Reproduce exactly and only the lines running from the one with "bpy.context.scene.collection.children.link(collection)" through the one with "for node in", both end lines included.
— START RAW DATA —
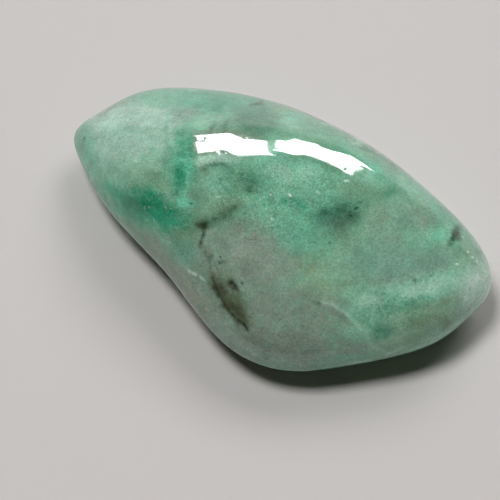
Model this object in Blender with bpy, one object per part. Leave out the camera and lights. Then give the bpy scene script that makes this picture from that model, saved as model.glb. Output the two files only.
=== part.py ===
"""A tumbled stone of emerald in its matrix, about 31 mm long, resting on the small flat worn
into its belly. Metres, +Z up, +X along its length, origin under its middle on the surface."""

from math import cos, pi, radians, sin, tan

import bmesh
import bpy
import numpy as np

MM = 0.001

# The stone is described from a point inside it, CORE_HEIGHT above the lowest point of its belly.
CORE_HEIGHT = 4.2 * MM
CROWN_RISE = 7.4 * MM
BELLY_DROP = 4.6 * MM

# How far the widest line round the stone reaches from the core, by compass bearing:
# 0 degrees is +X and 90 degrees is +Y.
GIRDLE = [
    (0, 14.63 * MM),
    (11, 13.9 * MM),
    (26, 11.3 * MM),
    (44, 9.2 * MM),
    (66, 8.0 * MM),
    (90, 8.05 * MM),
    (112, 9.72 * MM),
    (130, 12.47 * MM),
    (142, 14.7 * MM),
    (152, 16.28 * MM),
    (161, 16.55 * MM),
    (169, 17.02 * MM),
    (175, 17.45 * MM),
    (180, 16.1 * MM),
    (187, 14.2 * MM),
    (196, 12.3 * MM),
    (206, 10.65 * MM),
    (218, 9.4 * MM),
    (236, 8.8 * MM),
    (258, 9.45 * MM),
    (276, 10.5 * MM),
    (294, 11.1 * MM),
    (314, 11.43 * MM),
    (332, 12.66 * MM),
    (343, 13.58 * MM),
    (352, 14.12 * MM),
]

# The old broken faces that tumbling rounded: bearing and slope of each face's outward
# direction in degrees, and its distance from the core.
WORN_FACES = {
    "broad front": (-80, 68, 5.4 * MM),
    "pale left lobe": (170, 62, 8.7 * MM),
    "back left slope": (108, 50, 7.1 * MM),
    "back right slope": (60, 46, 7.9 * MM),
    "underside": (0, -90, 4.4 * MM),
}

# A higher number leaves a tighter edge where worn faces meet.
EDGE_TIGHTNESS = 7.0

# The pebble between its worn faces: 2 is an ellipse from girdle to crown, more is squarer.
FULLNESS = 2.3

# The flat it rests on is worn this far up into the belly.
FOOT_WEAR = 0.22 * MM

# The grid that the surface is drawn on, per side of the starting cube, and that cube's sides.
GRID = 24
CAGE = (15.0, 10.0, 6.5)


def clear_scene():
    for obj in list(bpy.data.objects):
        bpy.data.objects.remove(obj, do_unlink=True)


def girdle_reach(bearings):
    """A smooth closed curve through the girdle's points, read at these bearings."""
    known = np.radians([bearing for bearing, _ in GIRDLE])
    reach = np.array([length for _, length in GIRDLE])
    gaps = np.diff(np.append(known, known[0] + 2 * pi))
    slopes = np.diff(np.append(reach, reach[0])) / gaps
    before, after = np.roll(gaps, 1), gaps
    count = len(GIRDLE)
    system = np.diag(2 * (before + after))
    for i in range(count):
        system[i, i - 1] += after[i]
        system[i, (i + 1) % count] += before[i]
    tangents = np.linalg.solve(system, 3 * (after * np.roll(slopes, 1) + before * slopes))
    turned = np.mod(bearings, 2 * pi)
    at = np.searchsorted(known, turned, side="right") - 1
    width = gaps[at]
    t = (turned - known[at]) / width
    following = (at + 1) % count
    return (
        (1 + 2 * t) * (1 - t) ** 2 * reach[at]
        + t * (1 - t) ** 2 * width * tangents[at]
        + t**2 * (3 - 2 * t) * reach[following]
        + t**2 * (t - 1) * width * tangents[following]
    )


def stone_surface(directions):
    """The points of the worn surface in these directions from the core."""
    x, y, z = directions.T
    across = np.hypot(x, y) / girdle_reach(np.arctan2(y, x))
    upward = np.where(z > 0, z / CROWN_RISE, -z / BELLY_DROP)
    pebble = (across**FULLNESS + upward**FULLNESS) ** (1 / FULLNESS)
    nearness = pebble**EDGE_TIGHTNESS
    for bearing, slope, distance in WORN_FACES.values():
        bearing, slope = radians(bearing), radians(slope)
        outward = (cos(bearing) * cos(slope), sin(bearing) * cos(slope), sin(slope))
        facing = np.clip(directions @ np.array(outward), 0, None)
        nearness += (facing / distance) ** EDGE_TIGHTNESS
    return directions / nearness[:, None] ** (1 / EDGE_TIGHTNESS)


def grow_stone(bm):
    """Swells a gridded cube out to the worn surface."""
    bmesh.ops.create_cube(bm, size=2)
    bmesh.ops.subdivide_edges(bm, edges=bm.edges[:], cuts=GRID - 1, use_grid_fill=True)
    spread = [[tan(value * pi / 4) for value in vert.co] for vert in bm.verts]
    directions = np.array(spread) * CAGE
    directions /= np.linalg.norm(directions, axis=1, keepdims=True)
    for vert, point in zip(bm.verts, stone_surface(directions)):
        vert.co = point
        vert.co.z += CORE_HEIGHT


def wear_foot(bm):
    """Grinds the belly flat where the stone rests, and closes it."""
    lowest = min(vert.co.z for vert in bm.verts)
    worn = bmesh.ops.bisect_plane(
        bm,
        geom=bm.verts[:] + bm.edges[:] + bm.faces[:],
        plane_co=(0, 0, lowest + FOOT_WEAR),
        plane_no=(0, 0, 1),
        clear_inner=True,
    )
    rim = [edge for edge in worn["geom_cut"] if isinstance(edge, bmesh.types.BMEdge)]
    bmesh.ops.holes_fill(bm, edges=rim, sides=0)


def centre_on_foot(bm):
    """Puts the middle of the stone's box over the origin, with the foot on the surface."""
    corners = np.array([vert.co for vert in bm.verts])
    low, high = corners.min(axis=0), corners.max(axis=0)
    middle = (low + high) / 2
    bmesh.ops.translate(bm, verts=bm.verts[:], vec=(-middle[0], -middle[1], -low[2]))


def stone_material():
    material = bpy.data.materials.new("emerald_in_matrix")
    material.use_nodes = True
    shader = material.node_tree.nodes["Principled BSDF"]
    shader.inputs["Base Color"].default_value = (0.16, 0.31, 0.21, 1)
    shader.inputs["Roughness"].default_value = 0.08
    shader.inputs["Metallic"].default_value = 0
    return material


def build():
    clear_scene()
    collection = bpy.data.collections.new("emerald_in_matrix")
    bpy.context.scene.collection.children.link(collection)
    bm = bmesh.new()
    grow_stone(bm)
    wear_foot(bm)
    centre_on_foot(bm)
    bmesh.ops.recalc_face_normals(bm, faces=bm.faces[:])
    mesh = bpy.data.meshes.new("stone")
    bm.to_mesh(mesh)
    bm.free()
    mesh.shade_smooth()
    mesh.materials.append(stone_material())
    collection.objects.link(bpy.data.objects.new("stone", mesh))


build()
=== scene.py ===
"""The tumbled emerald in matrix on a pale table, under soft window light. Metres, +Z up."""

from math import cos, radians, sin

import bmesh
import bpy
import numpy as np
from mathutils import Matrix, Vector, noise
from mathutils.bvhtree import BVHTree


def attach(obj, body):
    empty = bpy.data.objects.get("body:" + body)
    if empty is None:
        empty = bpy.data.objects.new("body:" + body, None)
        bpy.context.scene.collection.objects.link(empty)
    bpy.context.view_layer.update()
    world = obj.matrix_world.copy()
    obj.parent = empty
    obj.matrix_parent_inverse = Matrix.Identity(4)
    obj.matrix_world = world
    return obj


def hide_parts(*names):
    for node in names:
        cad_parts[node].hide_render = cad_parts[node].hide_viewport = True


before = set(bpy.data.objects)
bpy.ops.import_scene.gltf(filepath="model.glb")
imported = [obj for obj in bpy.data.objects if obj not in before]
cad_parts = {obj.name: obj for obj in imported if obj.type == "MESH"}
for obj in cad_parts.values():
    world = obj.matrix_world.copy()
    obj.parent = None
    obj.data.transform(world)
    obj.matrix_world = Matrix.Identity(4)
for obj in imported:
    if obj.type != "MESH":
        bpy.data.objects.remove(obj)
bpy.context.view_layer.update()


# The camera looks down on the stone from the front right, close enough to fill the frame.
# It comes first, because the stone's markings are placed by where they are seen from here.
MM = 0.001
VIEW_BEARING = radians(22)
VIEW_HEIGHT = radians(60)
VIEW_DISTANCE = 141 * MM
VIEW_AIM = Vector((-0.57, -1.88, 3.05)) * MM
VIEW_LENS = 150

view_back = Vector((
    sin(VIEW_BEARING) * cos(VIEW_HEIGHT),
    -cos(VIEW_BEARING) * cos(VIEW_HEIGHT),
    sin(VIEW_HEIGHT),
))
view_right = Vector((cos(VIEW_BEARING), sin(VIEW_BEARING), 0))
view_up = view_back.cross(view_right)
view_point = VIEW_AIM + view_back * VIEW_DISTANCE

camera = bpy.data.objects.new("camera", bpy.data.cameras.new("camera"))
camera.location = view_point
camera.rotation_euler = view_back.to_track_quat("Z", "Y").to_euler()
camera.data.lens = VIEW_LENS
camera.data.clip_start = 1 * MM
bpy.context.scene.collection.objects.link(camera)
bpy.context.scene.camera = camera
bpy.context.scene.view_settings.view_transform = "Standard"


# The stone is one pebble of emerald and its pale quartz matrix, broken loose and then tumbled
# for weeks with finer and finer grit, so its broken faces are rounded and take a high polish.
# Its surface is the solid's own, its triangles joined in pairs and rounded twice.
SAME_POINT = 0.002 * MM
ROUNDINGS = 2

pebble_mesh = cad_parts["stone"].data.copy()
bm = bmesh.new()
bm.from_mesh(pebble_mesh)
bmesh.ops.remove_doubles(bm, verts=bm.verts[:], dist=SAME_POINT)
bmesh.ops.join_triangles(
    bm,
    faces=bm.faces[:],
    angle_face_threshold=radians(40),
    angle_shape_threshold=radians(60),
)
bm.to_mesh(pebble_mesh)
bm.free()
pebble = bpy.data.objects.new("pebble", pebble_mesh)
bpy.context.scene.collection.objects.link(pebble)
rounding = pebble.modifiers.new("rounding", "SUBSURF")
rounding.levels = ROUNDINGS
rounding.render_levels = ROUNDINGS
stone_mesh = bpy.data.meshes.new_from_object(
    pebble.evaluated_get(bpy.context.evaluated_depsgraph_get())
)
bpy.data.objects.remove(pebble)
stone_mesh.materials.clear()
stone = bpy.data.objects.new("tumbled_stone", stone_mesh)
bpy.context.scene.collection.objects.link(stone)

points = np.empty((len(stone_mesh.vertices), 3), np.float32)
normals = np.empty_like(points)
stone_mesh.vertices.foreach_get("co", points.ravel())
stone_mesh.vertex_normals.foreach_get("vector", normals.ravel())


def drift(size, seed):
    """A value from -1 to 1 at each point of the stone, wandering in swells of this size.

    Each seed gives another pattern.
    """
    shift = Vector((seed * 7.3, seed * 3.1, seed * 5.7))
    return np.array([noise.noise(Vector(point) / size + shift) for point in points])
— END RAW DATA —
#### EXERCISE RESPONSE:
    bpy.context.scene.collection.children.link(collection)
    bm = bmesh.new()
    grow_stone(bm)
    wear_foot(bm)
    centre_on_foot(bm)
    bmesh.ops.recalc_face_normals(bm, faces=bm.faces[:])
    mesh = bpy.data.meshes.new("stone")
    bm.to_mesh(mesh)
    bm.free()
    mesh.shade_smooth()
    mesh.materials.append(stone_material())
    collection.objects.link(bpy.data.objects.new("stone", mesh))


build()
=== scene.py ===
"""The tumbled emerald in matrix on a pale table, under soft window light. Metres, +Z up."""

from math import cos, radians, sin

import bmesh
import bpy
import numpy as np
from mathutils import Matrix, Vector, noise
from mathutils.bvhtree import BVHTree


def attach(obj, body):
    empty = bpy.data.objects.get("body:" + body)
    if empty is None:
        empty = bpy.data.objects.new("body:" + body, None)
        bpy.context.scene.collection.objects.link(empty)
    bpy.context.view_layer.update()
    world = obj.matrix_world.copy()
    obj.parent = empty
    obj.matrix_parent_inverse = Matrix.Identity(4)
    obj.matrix_world = world
    return obj


def hide_parts(*names):
    for node in names:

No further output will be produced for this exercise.